■ **Recorded data**:

┌──

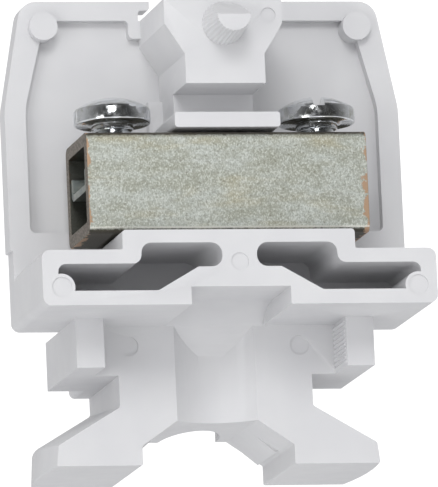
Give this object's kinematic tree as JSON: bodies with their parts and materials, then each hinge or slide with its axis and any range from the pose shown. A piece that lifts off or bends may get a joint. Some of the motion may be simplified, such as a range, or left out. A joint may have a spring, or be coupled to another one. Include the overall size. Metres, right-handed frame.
{
  "type": "din rail terminal block",
  "caption": "Rail-mounted screw terminal block: open plastic housing, square clamp tube, slotted clamp screws and pressure saddles",
  "frame": {"origin": "middle of the two foot soles, in the plane of the soles, below the front face of the base", "axes": "+X along the block towards the right wire entry, -Y out of the open side of the housing, +Z from the rail foot up to the marker post"},
  "size_m": [0.0578, 0.0429, 0.0674],
  "materials": {
    "housing": "light grey moulded plastic, satin",
    "tube": "zinc-plated steel with a mottled yellow-green passivation",
    "screw": "bright zinc plating",
    "saddle": "zinc-plated steel"
  },
  "bodies": {
    "block": {"housing": "housing", "clamp_tube": "tube"},
    "saddle_left": {"pressure_saddle_left": "saddle"},
    "saddle_right": {"pressure_saddle_right": "saddle"},
    "screw_left": {"clamp_screw_left": "screw"},
    "screw_right": {"clamp_screw_right": "screw"}
  },
  "joints": [
    {"name": "saddle_left_travel", "type": "slide", "parent": "block", "child": "saddle_left", "axis": [0, 0, 1], "range_m": [-0.0021, 0.0029]},
    {"name": "screw_left_turn", "type": "hinge", "parent": "saddle_left", "child": "screw_left", "pos_m": [-0.0152, 0.01095, 0.0477], "axis": [0, 0, 1], "range_deg": [-756, 1044]},
    {"name": "saddle_right_travel", "type": "slide", "parent": "block", "child": "saddle_right", "axis": [0, 0, 1], "range_m": [-0.0021, 0.0029]},
    {"name": "screw_right_turn", "type": "hinge", "parent": "saddle_right", "child": "screw_right", "pos_m": [0.0146, 0.01095, 0.0477], "axis": [0, 0, 1], "range_deg": [-756, 1044]}
  ],
  "couplings": [
    {"joint": "screw_left_turn", "follows": "saddle_left_travel", "rad_per_m": 6283.2},
    {"joint": "screw_right_turn", "follows": "saddle_right_travel", "rad_per_m": 6283.2}
  ]
}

└──

■ **Exercise brief**: The data above must be returned in full, exactly as written.

■ **The output**:
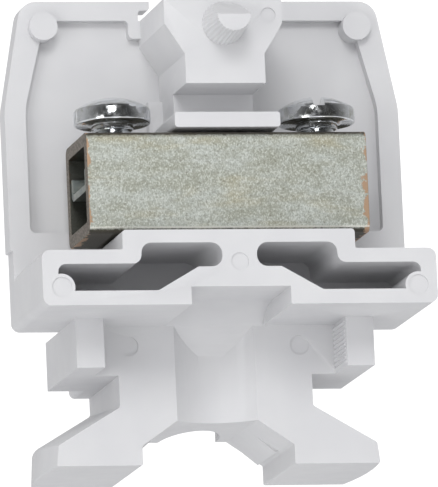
Give this object's kinematic tree as JSON: bodies with their parts and materials, then each hinge or slide with its axis and any range from the pose shown. A piece that lifts off or bends may get a joint. Some of the motion may be simplified, such as a range, or left out. A joint may have a spring, or be coupled to another one. Include the overall size. Metres, right-handed frame.
{
  "type": "din rail terminal block",
  "caption": "Rail-mounted screw terminal block: open plastic housing, square clamp tube, slotted clamp screws and pressure saddles",
  "frame": {"origin": "middle of the two foot soles, in the plane of the soles, below the front face of the base", "axes": "+X along the block towards the right wire entry, -Y out of the open side of the housing, +Z from the rail foot up to the marker post"},
  "size_m": [0.0578, 0.0429, 0.0674],
  "materials": {
    "housing": "light grey moulded plastic, satin",
    "tube": "zinc-plated steel with a mottled yellow-green passivation",
    "screw": "bright zinc plating",
    "saddle": "zinc-plated steel"
  },
  "bodies": {
    "block": {"housing": "housing", "clamp_tube": "tube"},
    "saddle_left": {"pressure_saddle_left": "saddle"},
    "saddle_right": {"pressure_saddle_right": "saddle"},
    "screw_left": {"clamp_screw_left": "screw"},
    "screw_right": {"clamp_screw_right": "screw"}
  },
  "joints": [
    {"name": "saddle_left_travel", "type": "slide", "parent": "block", "child": "saddle_left", "axis": [0, 0, 1], "range_m": [-0.0021, 0.0029]},
    {"name": "screw_left_turn", "type": "hinge", "parent": "saddle_left", "child": "screw_left", "pos_m": [-0.0152, 0.01095, 0.0477], "axis": [0, 0, 1], "range_deg": [-756, 1044]},
    {"name": "saddle_right_travel", "type": "slide", "parent": "block", "child": "saddle_right", "axis": [0, 0, 1], "range_m": [-0.0021, 0.0029]},
    {"name": "screw_right_turn", "type": "hinge", "parent": "saddle_right", "child": "screw_right", "pos_m": [0.0146, 0.01095, 0.0477], "axis": [0, 0, 1], "range_deg": [-756, 1044]}
  ],
  "couplings": [
    {"joint": "screw_left_turn", "follows": "saddle_left_travel", "rad_per_m": 6283.2},
    {"joint": "screw_right_turn", "follows": "saddle_right_travel", "rad_per_m": 6283.2}
  ]
}